## begin
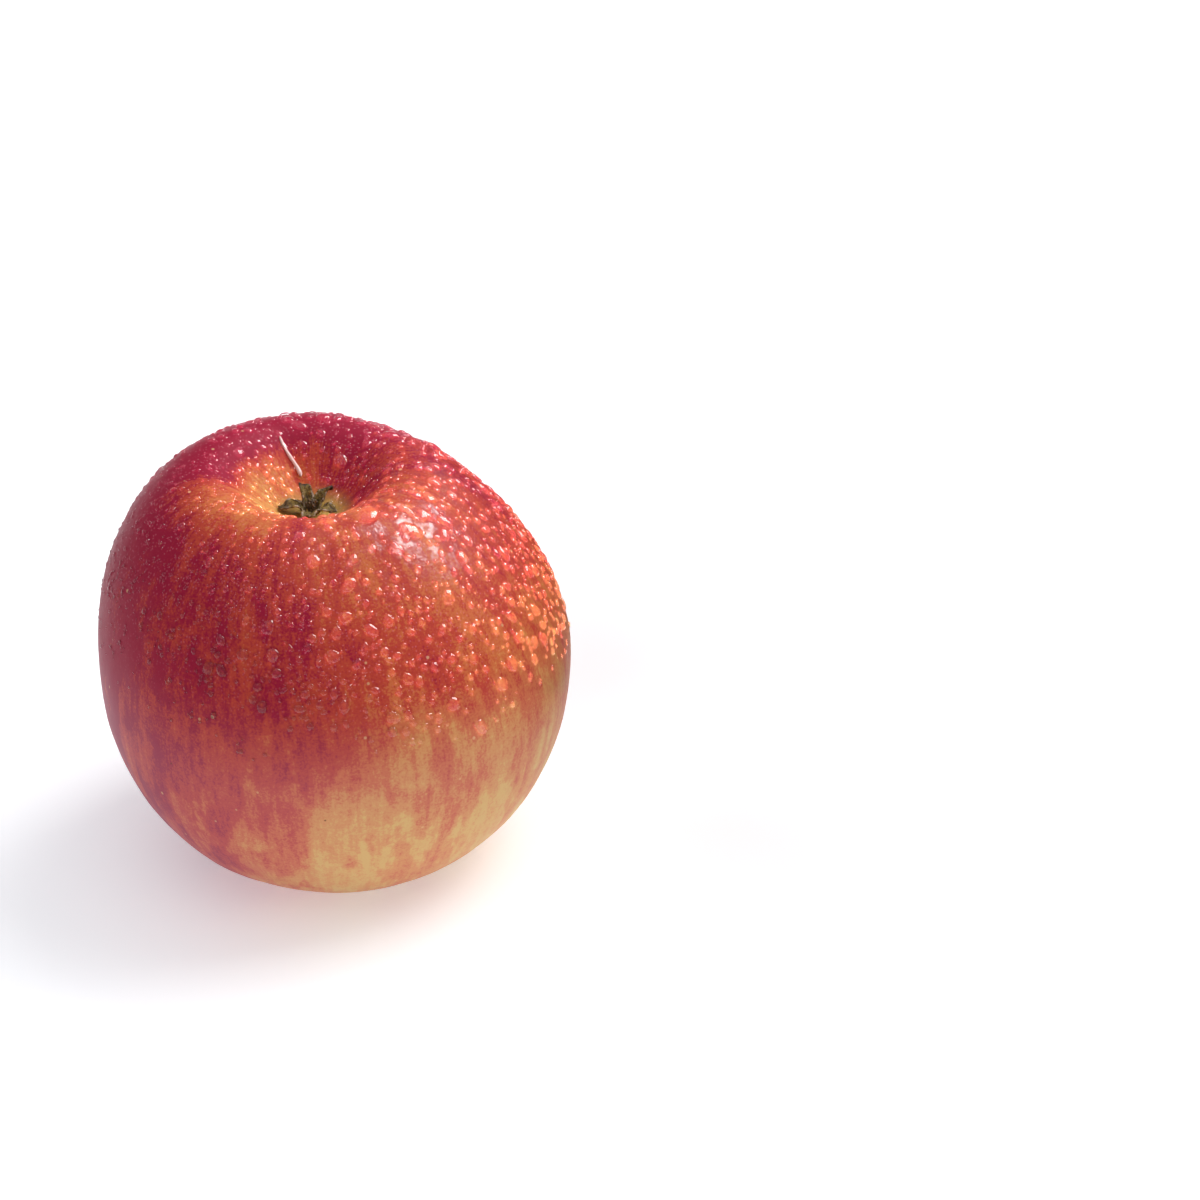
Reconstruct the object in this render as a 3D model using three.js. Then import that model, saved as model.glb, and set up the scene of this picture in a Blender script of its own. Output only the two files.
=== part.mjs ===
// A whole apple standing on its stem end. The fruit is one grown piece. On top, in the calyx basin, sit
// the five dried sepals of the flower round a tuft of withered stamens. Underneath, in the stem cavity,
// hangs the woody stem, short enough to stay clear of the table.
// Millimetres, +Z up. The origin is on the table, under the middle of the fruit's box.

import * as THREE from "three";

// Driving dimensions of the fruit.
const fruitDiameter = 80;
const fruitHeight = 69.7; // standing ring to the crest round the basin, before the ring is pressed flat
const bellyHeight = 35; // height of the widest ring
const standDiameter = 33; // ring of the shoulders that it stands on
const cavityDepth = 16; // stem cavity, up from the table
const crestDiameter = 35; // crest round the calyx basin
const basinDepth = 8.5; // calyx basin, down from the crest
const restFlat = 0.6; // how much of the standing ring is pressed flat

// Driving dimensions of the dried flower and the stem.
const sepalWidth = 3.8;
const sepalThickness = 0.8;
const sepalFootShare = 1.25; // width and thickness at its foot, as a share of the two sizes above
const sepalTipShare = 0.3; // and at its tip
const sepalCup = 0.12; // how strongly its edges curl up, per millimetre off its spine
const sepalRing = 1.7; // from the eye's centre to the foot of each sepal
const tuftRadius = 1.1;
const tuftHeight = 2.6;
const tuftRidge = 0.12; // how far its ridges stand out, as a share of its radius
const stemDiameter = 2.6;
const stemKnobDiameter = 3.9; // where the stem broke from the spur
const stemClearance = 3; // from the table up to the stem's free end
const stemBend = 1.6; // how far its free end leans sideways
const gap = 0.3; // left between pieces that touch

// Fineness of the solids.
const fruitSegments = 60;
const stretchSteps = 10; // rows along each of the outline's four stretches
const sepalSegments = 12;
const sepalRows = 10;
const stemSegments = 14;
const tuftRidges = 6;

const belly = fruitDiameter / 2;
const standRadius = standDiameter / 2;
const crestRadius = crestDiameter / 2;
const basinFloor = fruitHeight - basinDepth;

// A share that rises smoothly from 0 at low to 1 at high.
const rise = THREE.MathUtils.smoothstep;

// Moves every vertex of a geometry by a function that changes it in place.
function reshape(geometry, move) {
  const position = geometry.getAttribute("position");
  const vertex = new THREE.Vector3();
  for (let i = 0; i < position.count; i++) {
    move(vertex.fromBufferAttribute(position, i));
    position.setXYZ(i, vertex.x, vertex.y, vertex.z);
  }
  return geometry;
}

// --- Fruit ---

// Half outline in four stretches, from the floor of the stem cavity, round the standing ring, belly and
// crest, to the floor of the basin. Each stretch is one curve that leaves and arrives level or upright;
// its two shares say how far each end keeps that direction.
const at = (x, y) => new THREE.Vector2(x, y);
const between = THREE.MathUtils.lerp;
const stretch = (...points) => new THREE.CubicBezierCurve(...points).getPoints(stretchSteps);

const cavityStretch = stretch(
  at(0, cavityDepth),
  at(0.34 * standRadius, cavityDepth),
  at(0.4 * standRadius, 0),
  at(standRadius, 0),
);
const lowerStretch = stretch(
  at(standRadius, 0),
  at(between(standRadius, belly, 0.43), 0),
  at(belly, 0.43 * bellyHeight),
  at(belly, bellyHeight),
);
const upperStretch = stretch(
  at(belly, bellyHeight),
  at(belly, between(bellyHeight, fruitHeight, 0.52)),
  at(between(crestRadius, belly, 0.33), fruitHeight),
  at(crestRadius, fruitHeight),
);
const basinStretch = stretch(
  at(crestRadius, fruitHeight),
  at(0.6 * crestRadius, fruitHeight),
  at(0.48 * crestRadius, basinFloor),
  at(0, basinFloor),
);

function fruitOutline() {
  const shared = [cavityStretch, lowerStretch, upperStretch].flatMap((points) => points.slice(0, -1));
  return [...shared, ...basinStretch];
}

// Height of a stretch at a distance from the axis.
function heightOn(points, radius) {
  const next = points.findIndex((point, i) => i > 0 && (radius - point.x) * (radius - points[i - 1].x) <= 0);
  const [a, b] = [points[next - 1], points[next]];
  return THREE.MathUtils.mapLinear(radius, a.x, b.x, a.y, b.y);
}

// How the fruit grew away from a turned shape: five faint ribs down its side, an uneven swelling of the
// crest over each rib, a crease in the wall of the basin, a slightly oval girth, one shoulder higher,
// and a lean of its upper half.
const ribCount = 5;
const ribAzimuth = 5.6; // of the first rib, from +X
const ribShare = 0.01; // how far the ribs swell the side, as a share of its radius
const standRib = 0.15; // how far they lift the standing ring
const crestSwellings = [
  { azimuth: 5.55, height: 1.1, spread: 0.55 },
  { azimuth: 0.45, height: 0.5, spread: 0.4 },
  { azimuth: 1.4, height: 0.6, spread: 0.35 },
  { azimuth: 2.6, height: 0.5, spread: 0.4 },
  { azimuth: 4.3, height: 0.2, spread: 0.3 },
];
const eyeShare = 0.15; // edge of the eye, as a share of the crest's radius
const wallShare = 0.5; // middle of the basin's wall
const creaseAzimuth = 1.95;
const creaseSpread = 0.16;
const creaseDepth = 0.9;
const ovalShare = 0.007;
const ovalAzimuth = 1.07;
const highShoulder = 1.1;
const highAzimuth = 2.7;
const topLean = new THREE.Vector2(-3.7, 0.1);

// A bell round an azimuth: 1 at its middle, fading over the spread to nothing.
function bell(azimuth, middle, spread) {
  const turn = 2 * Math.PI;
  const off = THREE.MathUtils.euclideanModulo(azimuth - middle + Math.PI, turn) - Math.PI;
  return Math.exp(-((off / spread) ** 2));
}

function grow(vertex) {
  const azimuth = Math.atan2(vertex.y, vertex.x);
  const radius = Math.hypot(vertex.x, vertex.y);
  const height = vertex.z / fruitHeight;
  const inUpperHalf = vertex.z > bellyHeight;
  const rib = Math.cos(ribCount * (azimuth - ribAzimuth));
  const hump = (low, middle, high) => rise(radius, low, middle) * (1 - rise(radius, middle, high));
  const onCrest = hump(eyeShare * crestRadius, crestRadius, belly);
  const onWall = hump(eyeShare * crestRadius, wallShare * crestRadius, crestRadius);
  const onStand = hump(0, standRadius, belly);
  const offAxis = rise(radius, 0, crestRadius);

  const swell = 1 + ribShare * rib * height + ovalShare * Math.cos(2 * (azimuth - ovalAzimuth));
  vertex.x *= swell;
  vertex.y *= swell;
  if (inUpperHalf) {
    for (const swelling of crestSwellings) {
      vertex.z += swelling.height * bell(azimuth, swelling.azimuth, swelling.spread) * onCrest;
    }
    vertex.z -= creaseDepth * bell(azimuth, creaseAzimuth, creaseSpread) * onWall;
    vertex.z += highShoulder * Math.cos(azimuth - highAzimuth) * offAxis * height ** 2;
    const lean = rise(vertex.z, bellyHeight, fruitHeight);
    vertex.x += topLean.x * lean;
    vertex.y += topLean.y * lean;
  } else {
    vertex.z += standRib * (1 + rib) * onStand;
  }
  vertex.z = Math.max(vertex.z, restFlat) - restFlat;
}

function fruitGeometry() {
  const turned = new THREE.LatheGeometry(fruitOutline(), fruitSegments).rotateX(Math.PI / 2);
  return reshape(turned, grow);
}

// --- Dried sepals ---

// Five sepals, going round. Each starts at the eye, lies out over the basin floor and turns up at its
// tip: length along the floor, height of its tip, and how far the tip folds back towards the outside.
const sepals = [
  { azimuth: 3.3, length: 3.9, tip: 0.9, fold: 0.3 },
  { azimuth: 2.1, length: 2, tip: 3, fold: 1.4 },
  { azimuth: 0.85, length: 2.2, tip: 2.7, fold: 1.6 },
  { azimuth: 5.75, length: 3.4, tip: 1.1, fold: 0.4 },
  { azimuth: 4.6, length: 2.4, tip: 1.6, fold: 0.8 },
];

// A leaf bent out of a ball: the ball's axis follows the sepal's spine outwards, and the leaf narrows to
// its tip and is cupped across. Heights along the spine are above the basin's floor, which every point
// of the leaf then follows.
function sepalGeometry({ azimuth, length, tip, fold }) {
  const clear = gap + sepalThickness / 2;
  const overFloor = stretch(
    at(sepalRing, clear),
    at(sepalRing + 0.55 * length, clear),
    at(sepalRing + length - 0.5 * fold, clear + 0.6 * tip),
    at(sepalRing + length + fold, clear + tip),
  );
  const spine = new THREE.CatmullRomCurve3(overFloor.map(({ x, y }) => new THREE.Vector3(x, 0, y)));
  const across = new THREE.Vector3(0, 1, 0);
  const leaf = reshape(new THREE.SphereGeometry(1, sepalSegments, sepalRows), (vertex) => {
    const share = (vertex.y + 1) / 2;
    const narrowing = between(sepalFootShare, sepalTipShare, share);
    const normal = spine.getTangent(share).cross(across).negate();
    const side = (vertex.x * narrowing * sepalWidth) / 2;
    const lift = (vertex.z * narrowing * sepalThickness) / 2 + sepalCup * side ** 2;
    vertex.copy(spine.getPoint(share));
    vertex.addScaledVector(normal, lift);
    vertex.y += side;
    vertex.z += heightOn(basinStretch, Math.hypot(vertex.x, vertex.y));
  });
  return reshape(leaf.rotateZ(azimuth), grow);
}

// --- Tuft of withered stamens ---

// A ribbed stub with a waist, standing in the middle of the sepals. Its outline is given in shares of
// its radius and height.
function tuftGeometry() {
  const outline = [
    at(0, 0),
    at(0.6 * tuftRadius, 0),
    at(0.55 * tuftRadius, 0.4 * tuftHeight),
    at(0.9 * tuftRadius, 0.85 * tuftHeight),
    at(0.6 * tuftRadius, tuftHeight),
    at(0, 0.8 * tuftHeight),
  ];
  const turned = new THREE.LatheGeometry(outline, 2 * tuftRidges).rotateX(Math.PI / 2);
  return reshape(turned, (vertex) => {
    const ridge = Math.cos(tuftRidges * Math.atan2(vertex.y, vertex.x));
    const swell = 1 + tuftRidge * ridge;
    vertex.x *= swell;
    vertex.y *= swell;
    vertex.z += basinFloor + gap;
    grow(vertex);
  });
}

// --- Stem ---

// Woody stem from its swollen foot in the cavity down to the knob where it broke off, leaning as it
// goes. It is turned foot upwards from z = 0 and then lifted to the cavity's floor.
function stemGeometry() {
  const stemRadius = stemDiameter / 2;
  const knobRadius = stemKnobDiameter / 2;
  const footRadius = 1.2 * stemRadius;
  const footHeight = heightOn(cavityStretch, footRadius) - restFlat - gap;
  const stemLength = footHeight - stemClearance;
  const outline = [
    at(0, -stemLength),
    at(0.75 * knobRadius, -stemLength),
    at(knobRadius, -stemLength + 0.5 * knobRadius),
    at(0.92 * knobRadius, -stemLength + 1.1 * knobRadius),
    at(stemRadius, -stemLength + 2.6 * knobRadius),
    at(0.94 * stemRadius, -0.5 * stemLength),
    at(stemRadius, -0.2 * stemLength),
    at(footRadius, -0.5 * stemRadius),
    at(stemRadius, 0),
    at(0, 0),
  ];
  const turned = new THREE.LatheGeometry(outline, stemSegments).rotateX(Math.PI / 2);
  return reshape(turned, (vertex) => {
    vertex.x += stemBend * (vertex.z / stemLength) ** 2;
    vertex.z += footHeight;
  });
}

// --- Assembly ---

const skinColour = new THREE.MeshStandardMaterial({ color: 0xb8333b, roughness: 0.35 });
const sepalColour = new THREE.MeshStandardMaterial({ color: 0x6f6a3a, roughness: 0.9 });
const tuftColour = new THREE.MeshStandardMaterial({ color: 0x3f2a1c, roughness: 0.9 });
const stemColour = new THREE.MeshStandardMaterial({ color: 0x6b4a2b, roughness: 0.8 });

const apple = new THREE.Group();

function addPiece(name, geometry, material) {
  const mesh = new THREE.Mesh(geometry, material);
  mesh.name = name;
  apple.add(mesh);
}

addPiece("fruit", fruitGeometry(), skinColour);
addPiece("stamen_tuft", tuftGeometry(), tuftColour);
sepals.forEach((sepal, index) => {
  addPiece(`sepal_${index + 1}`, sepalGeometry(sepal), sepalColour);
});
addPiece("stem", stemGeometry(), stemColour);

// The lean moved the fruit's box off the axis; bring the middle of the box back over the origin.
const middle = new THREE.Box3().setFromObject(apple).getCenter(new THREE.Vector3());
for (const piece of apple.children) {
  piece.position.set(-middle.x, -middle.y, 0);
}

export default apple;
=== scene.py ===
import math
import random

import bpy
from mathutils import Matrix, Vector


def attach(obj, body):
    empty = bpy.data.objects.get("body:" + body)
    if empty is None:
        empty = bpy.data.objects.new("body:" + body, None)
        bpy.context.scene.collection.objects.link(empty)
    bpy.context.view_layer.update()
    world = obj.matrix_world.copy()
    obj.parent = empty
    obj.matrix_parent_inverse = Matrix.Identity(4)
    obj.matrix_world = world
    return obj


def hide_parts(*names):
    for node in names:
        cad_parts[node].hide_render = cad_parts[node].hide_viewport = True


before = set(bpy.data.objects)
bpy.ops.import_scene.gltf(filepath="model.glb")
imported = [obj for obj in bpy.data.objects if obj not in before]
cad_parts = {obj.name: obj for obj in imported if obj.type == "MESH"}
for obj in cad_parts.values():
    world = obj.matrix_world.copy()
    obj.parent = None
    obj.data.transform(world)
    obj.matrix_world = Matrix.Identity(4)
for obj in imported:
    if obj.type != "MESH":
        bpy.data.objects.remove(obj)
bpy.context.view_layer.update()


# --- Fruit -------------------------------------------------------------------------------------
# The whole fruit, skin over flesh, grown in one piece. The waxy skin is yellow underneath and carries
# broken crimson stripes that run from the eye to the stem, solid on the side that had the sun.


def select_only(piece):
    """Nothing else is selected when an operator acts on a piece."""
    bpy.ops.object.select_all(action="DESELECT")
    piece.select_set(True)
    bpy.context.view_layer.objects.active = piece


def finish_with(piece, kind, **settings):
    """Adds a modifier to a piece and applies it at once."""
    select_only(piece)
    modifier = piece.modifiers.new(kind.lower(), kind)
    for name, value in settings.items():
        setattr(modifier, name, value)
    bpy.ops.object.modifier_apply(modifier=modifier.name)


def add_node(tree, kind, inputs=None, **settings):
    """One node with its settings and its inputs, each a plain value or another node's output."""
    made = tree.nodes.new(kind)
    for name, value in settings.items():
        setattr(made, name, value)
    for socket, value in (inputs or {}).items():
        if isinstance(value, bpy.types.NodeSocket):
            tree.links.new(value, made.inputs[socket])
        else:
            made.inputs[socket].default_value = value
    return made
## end
- [Goal]:
Would you quote everything above from the line containing "function addPiece(name, geometry, material)" down to the line containing "before = set(bpy.data.objects)"? Include both of those lines and nothing else.

- [Output]:
function addPiece(name, geometry, material) {
  const mesh = new THREE.Mesh(geometry, material);
  mesh.name = name;
  apple.add(mesh);
}

addPiece("fruit", fruitGeometry(), skinColour);
addPiece("stamen_tuft", tuftGeometry(), tuftColour);
sepals.forEach((sepal, index) => {
  addPiece(`sepal_${index + 1}`, sepalGeometry(sepal), sepalColour);
});
addPiece("stem", stemGeometry(), stemColour);

// The lean moved the fruit's box off the axis; bring the middle of the box back over the origin.
const middle = new THREE.Box3().setFromObject(apple).getCenter(new THREE.Vector3());
for (const piece of apple.children) {
  piece.position.set(-middle.x, -middle.y, 0);
}

export default apple;
=== scene.py ===
import math
import random

import bpy
from mathutils import Matrix, Vector


def attach(obj, body):
    empty = bpy.data.objects.get("body:" + body)
    if empty is None:
        empty = bpy.data.objects.new("body:" + body, None)
        bpy.context.scene.collection.objects.link(empty)
    bpy.context.view_layer.update()
    world = obj.matrix_world.copy()
    obj.parent = empty
    obj.matrix_parent_inverse = Matrix.Identity(4)
    obj.matrix_world = world
    return obj


def hide_parts(*names):
    for node in names:
        cad_parts[node].hide_render = cad_parts[node].hide_viewport = True


before = set(bpy.data.objects)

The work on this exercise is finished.